In May 2013, forecasting impending legalisation, former Microsoft Corporate executive Jamen Shively proactively launched visionary and revolutionary venture capitalism acquiring hundreds of marijuana dispensaries across America. With 40 % share of the estimated U$200 billion global industry Shively envisions his company creating the first global marijuana brand.

It is clear where all this is going. The prognosis sees U.S. government declassifying marijuana from its controlled substance status by 2016 legalising production, distribution, and consumption.

When America “sneezes” it infects the world in contagion that would open a floodgate of legalisation in all countries including the Caribbean – and Grenada. The new dispensation would be a paradigm shift in regional socio-economic dynamics.

On the supply side, marijuana would become a specialty industry applying standard commercial best practices that would be replicated everywhere. Private ownership, property rights, and contract agreements will be enforced under the exigencies of civil law.

Thousands of manufacturing firms will grab market shares in the lucrative industry. A rigid regulation system will curb black marketers, unlicensed dealers, and tax evaders, and monitor advertising, packaging, and labeling.

It is estimated regulatory expenditure and the social cost of legalisation combined would be a fraction of current prohibition allocation.

Marijuana industries would use mass production technologies, scale economies, and modern industrial processes, generating economic activities throughout the supply chain with production subsidies, growers associations, and trade unions.

Market legalisation drastically reduces production costs, price plummets, and demand skyrockets.
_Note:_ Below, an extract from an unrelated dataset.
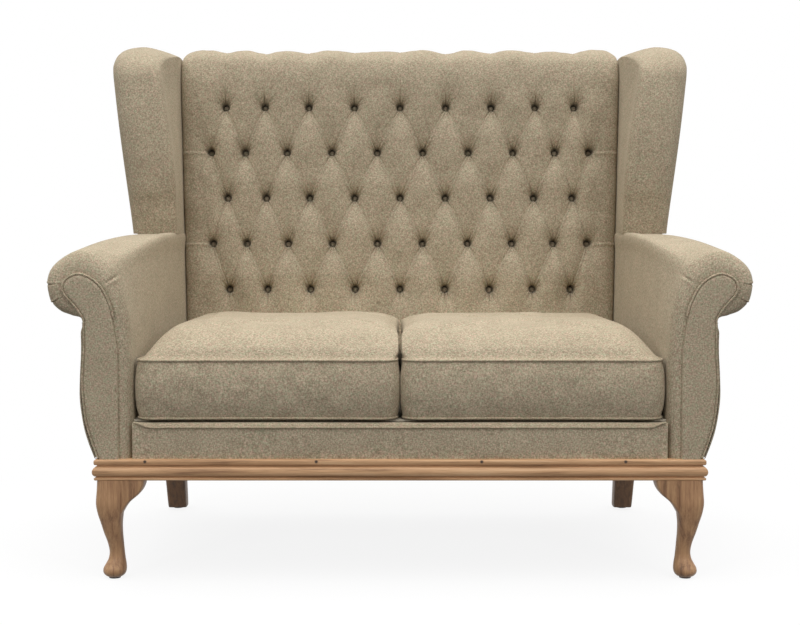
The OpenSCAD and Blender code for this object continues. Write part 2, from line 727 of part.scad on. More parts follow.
// The rear edge at the height of a front point: straight, then rounded up to the top
function wing_rear(s, top_s) =
    [lerp(crest_n, wing_rear_n, sqrt(1 - pow(clamp((s - back_len) / (top_s - back_len)), 2))), s];
wing_levels = len(wing_front(0)) - 1;
wing_middle_share = 0.7;
function wing_middle(front, rear) =
    let (n = min(back_full_t, lerp(rear[0], front[0], wing_middle_share)))
    [n, lerp(rear[1], front[1], (n - rear[0]) / (front[0] - rear[0]))];
function wing_rears(front) = concat([[wing_rear_n, s_at(wing_rear_n, wing_foot_z)]],
    [for (i = [1:wing_levels - 1]) wing_rear(front[i][1], front[wing_levels][1])]);
// Across a wing: its inner face follows the side of the back, then flares with its height
wing_width_shares = [0, 0.04, 0.15, 0.32, 0.5, 0.68, 0.85, 0.96, 1];
wing_flare_from_share = 0.18;
wing_flare_to_share = 1.09;
wing_out_full_share = 0.83;  // share of the height at which the outer face has its full flare
wing_out_power = 1.2;
function wing_up(n, s) = clamp((s - s_at(n, wing_foot_z)) / (wing_top_s - s_at(n, wing_foot_z)));
function wing_in(n, s) =
    let (up = smooth((wing_up(n, s) - wing_flare_from_share) / (wing_flare_to_share - wing_flare_from_share)))
    back_half(s) + fit + clamp((n - back_full_t) / wing_reach)
        * (wing_flare * up - back_widen_share * (s - s_at(n, wing_foot_z)));
function wing_out(n, s) = back_half(s_at(back_full_t, wing_foot_z)) + wing_t
    + wing_flare * pow(min(1, wing_up(n, s) / wing_out_full_share), wing_out_power);
function wing_point(p, w) =
    [lerp(wing_in(p[0], p[1]), wing_out(p[0], p[1]), w), slope_y(p[0], p[1]), slope_z(p[0], p[1])];
// Each ring runs from the rear foot forwards, up the front edge and down the rear edge. Each side of
// the wing is closed by a ladder between the two edges, with a column of points between them.
module wing_form() {
    fronts = [for (w = wing_width_shares)
        wing_front(wing_edge_r * (1 - sqrt(max(0, 1 - pow(2 * w - 1, 2)))))];
    last = len(wing_width_shares) - 1;
    rings = [for (k = [0:last])
        let (front = fronts[k], rear = wing_rears(front))
        [for (p = concat([rear[0], wing_middle(front[0], rear[0])], front,
            [for (i = [wing_levels - 1:-1:1]) rear[i]])) wing_point(p, wing_width_shares[k])]];
    columns = [for (k = [0, last])
        let (front = fronts[k], rear = wing_rears(front))
        [for (i = [1:wing_levels - 1]) wing_point(wing_middle(front[i], rear[i]), wing_width_shares[k])]];
    count = len(rings[0]);
    extra = count * len(rings);
    function ladder(start, column) =
        let (front = [for (i = [0:wing_levels]) start + 2 + i],
             rear = [for (i = [0:wing_levels - 1]) start + (i == 0 ? 0 : count - i)],
             middle = [for (i = [0:wing_levels - 1]) i == 0 ? start + 1 : column + i - 1],
             near_top = wing_levels - 1,
             quads = [for (i = [0:near_top - 1])
                 for (q = [[rear[i], middle[i], middle[i + 1], rear[i + 1]],
                     [middle[i], front[i], front[i + 1], middle[i + 1]]]) q])
        concat([for (q = quads, f = [[q[0], q[1], q[2]], [q[0], q[2], q[3]]]) f],
            [[rear[near_top], middle[near_top], front[wing_levels]],
             [middle[near_top], front[near_top], front[wing_levels]]]);
    polyhedron([for (r = concat(rings, columns), p = r) p],
        concat(strips(len(rings), count), turned(ladder(0, extra)),
            ladder(last * count, extra + wing_levels - 1)));
}
// Wing board, inside the wing, standing on the arm rail and fixed to the back post
board_cover = 52;
board_base_z = arm_rail_z + arm_rail_h;
board_front_y = y_at(wing_front_n(0) - board_cover, board_base_z);
function on_side(points) = [for (p = points) [slope_y(p[0], p[1]), slope_z(p[0], p[1])]];
module board_form(grow) {
    up = wing_front(board_cover - grow);
    rear_n = back_t + fit;
    foot = board_base_z - grow;
    front_n = wing_front_n(0) - board_cover + grow;
    profile = concat([[rear_n, s_at(rear_n, foot)], [front_n, s_at(front_n, foot)]], up,
        [[rear_n, up[wing_levels][1]]]);
    along_x(on_side(profile), board_in - grow, rail_out + grow);
}
module wing_board_right() {
    color(frame_wood) board_form(0);
}
module wing_board_left() {
    mirror([1, 0, 0]) wing_board_right();
}
module wing_pad_right() {
    color(cloth) difference() {
        wing_form();
        board_form(fit);
        behind(pad_back_n, 0, rail_out + fit, back_len + fit);
    }
}
module wing_pad_left() {
    mirror([1, 0, 0]) wing_pad_right();
}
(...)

Removal of the monetary attraction of high risk premium and rapidly diminishing marginal (DMR) returns would decimate the criminal underground business.

As market demand grows exponentially, marijuana consumables differentiate to satisfy the needs of a diverse customer base. Spinoffs would include specialty food marts with gourmet marijuana edibles and high-end boutiques for tourists and elite connoisseurs of marijuana designer paraphernalia.

“Cannabis cafes” would compete with internet cafes. Marginal propensity to consume (MPC) projects price inelastic demand and negative income elasticity for gravitation to harder drugs. And analysts predict a consumer influx that doubles within five years.

The revenue side has a potential double bonanza for national budgets: millions in savings from prohibition expenditure cutbacks and millions in revenue collection. Throughout the marijuana value chain, from production to consumption, revenue streams would flow from multiple layers of taxation (excise, income, sales) and various fees, permits, and licenses.

The excise tax regimen adopts the tobacco model charging a fixed dollar amount on quantity per kilogram, but substantially higher. The fiscal dividend would close budgetary financing gaps with current account surplus for many governments.

Historically, lacking home-based expertise, technology, and industrial infrastructure Caribbean countries have exported their raw materials (cocoa, nutmeg) to manufacturing industrialised countries of America and Europe.

When the inevitable happens, and marijuana is fully legalised in these metropolitan destinations, we will be doing it again. This discussion is not advocacy, it’s economics.